##### Data provided #####

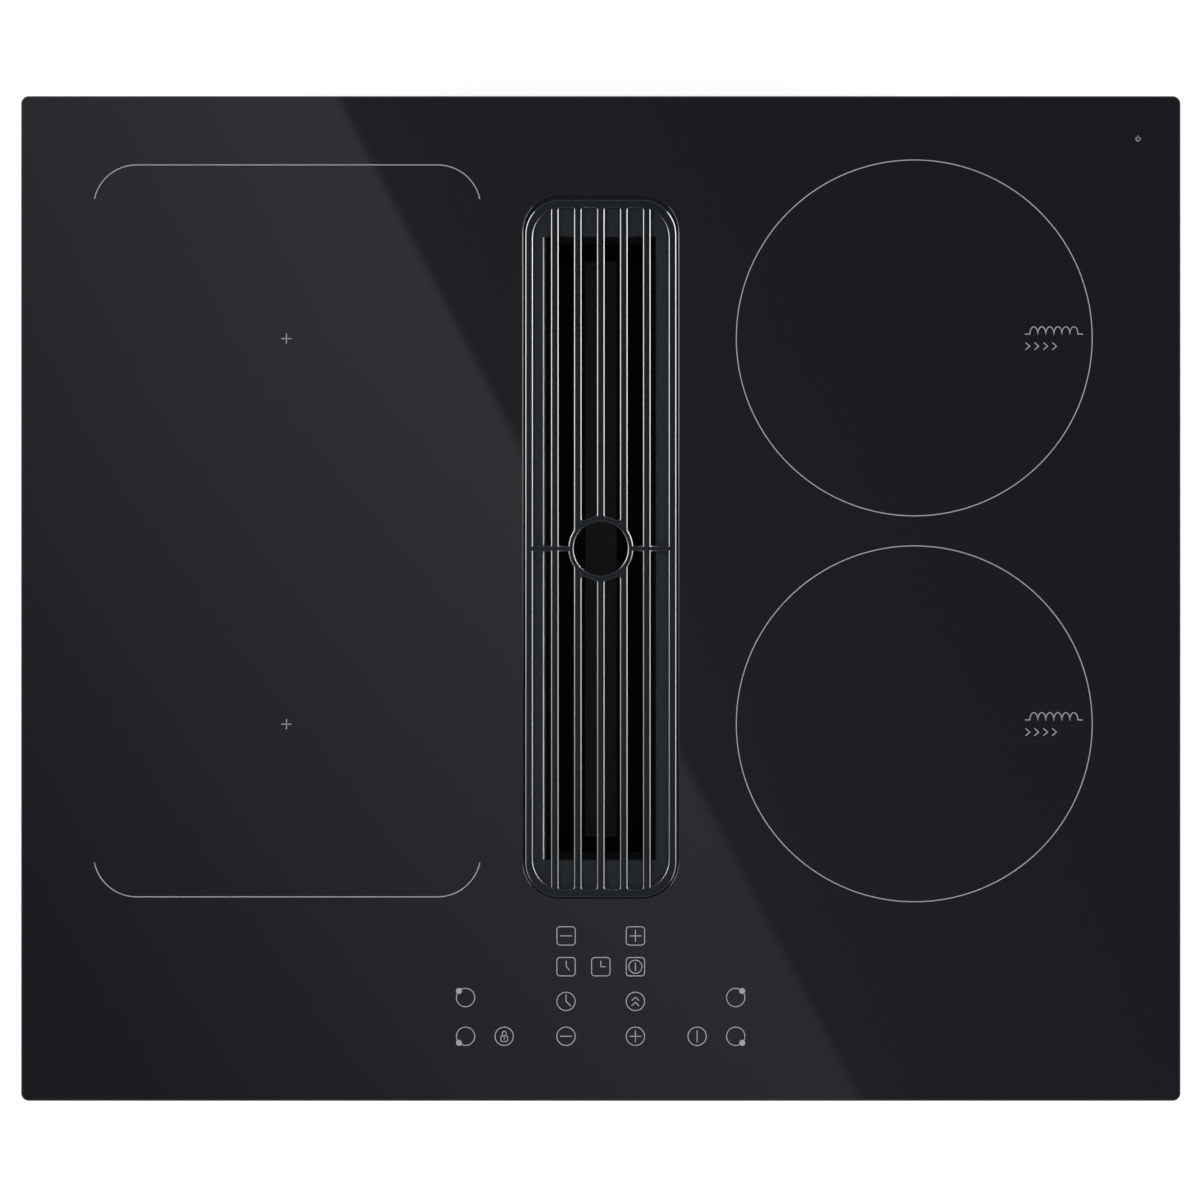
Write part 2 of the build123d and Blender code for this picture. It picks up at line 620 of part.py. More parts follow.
with BuildPart() as filter_frame:
    with BuildSketch(Plane.XY.offset(trough_top_z)):
        with Locations((0, THROAT_Y)):
            Rectangle(THROAT_W - 2 * FILTER_GAP, THROAT_L - 2 * FILTER_GAP)
    extrude(amount=FILTER_FLANGE_T)
    with BuildSketch(Plane.XY.offset(trough_top_z)):
        with Locations((0, THROAT_Y)):
            Rectangle(trough_w, trough_l)
    with BuildSketch(Plane.XY.offset(trough_floor_z)):
        with Locations((0, THROAT_Y)):
            Rectangle(floor_w, floor_l)
    loft()
    with BuildSketch(Plane.XY.offset(trough_top_z + FILTER_FLANGE_T)):
        with Locations((0, THROAT_Y)):
            Rectangle(trough_w - 2 * FILTER_SHEET, trough_l - 2 * FILTER_SHEET)
    with BuildSketch(Plane.XY.offset(trough_floor_z + FILTER_SHEET)):
        with Locations((0, THROAT_Y)):
            Rectangle(FILTER_FLOOR_W, FILTER_FLOOR_L)
    loft(mode=Mode.SUBTRACT)
    with BuildSketch(Plane.YZ.offset(-THROAT_W / 2)):
        with Locations((THROAT_Y, (window_low_z + window_high_z) / 2)):
            with GridLocations(WINDOW_L + WINDOW_POST, 0, 2, 1):
                Rectangle(WINDOW_L, window_high_z - window_low_z)
    extrude(amount=THROAT_W, mode=Mode.SUBTRACT)
write(filter_frame, "filter_frame")

# The mesh packs lean against the trough's inner walls, whose slope comes from the two lofts.
inner_top_x = trough_w / 2 - FILTER_SHEET
inner_floor_x = FILTER_FLOOR_W / 2
inner_rise = FILTER_DEPTH + FILTER_FLANGE_T - FILTER_SHEET
inner_slope = (inner_top_x - inner_floor_x) / inner_rise


def inner_wall_x(z):
    """Half the trough's inner width at height z."""
    return inner_floor_x + (z - trough_floor_z - FILTER_SHEET) * inner_slope


mesh_low_z = window_low_z - MESH_LAP
mesh_high_z = window_high_z + MESH_LAP
for side, sign in SIDES.items():
    with BuildPart() as filter_mesh:
        with BuildSketch(Plane.XZ.offset(-THROAT_Y - FILTER_FLOOR_L / 2 + MESH_END)):
            with BuildLine():
                Polyline(
                    (sign * (inner_wall_x(mesh_low_z) - MESH_GAP), mesh_low_z),
                    (sign * (inner_wall_x(mesh_high_z) - MESH_GAP), mesh_high_z),
                    (sign * (inner_wall_x(mesh_high_z) - MESH_GAP - MESH_T), mesh_high_z),
                    (sign * (inner_wall_x(mesh_low_z) - MESH_GAP - MESH_T), mesh_low_z),
                    close=True,
                )
            make_face()
        extrude(amount=FILTER_FLOOR_L - 2 * MESH_END)
    write(filter_mesh, f"filter_mesh_{side}")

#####

What is required: Give back each line above precisely as it stands.

Written answer:
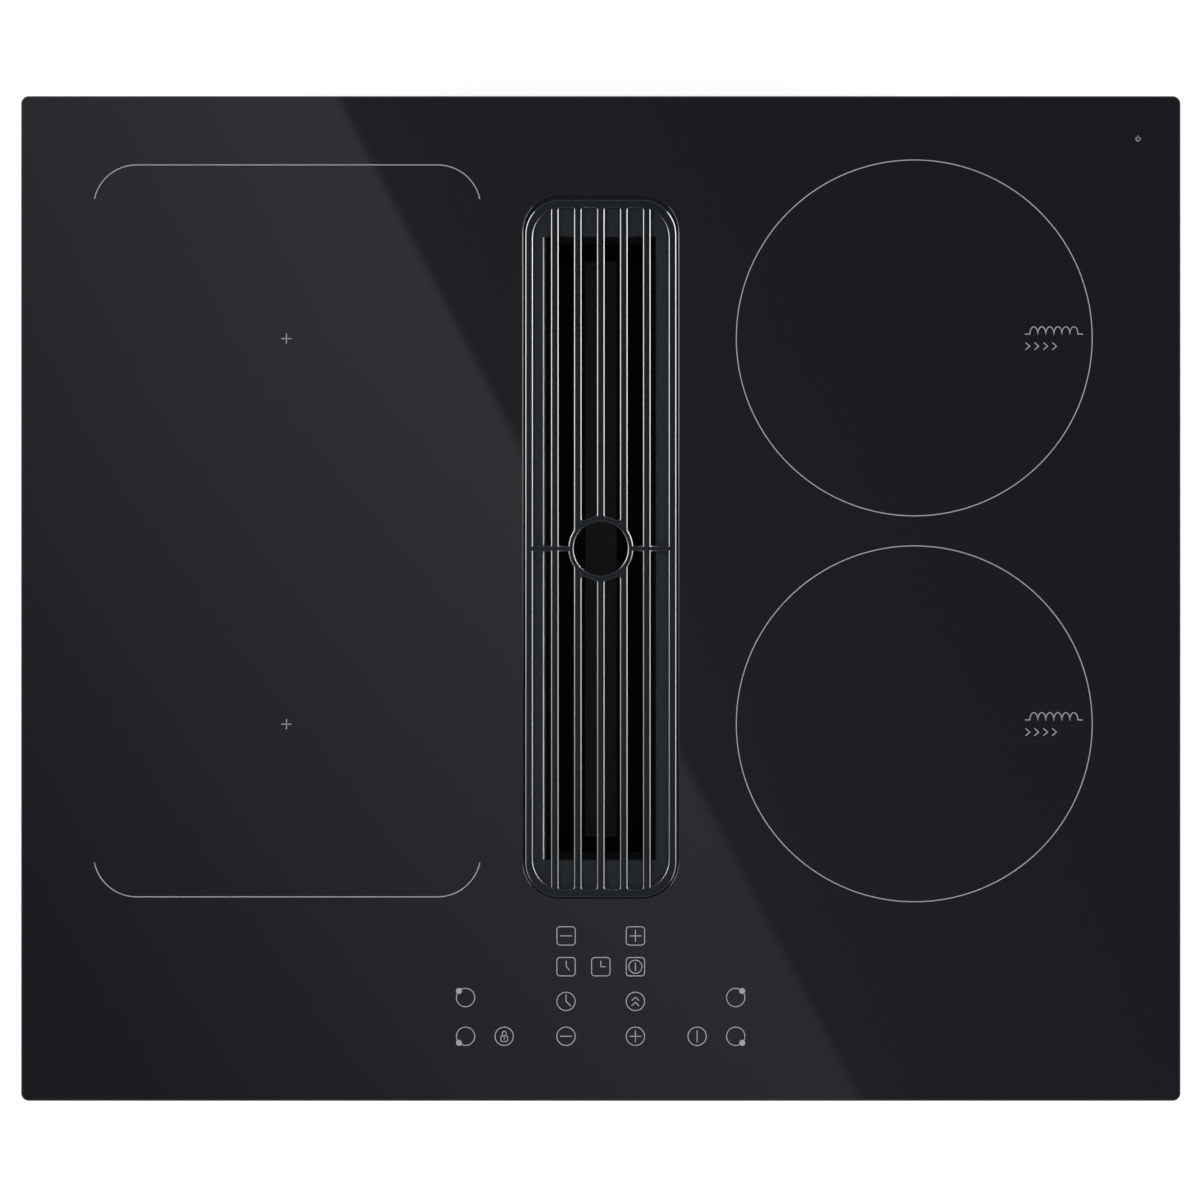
Write part 2 of the build123d and Blender code for this picture. It picks up at line 620 of part.py. More parts follow.
with BuildPart() as filter_frame:
    with BuildSketch(Plane.XY.offset(trough_top_z)):
        with Locations((0, THROAT_Y)):
            Rectangle(THROAT_W - 2 * FILTER_GAP, THROAT_L - 2 * FILTER_GAP)
    extrude(amount=FILTER_FLANGE_T)
    with BuildSketch(Plane.XY.offset(trough_top_z)):
        with Locations((0, THROAT_Y)):
            Rectangle(trough_w, trough_l)
    with BuildSketch(Plane.XY.offset(trough_floor_z)):
        with Locations((0, THROAT_Y)):
            Rectangle(floor_w, floor_l)
    loft()
    with BuildSketch(Plane.XY.offset(trough_top_z + FILTER_FLANGE_T)):
        with Locations((0, THROAT_Y)):
            Rectangle(trough_w - 2 * FILTER_SHEET, trough_l - 2 * FILTER_SHEET)
    with BuildSketch(Plane.XY.offset(trough_floor_z + FILTER_SHEET)):
        with Locations((0, THROAT_Y)):
            Rectangle(FILTER_FLOOR_W, FILTER_FLOOR_L)
    loft(mode=Mode.SUBTRACT)
    with BuildSketch(Plane.YZ.offset(-THROAT_W / 2)):
        with Locations((THROAT_Y, (window_low_z + window_high_z) / 2)):
            with GridLocations(WINDOW_L + WINDOW_POST, 0, 2, 1):
                Rectangle(WINDOW_L, window_high_z - window_low_z)
    extrude(amount=THROAT_W, mode=Mode.SUBTRACT)
write(filter_frame, "filter_frame")

# The mesh packs lean against the trough's inner walls, whose slope comes from the two lofts.
inner_top_x = trough_w / 2 - FILTER_SHEET
inner_floor_x = FILTER_FLOOR_W / 2
inner_rise = FILTER_DEPTH + FILTER_FLANGE_T - FILTER_SHEET
inner_slope = (inner_top_x - inner_floor_x) / inner_rise


def inner_wall_x(z):
    """Half the trough's inner width at height z."""
    return inner_floor_x + (z - trough_floor_z - FILTER_SHEET) * inner_slope


mesh_low_z = window_low_z - MESH_LAP
mesh_high_z = window_high_z + MESH_LAP
for side, sign in SIDES.items():
    with BuildPart() as filter_mesh:
        with BuildSketch(Plane.XZ.offset(-THROAT_Y - FILTER_FLOOR_L / 2 + MESH_END)):
            with BuildLine():
                Polyline(
                    (sign * (inner_wall_x(mesh_low_z) - MESH_GAP), mesh_low_z),
                    (sign * (inner_wall_x(mesh_high_z) - MESH_GAP), mesh_high_z),
                    (sign * (inner_wall_x(mesh_high_z) - MESH_GAP - MESH_T), mesh_high_z),
                    (sign * (inner_wall_x(mesh_low_z) - MESH_GAP - MESH_T), mesh_low_z),
                    close=True,
                )
            make_face()
        extrude(amount=FILTER_FLOOR_L - 2 * MESH_END)
    write(filter_mesh, f"filter_mesh_{side}")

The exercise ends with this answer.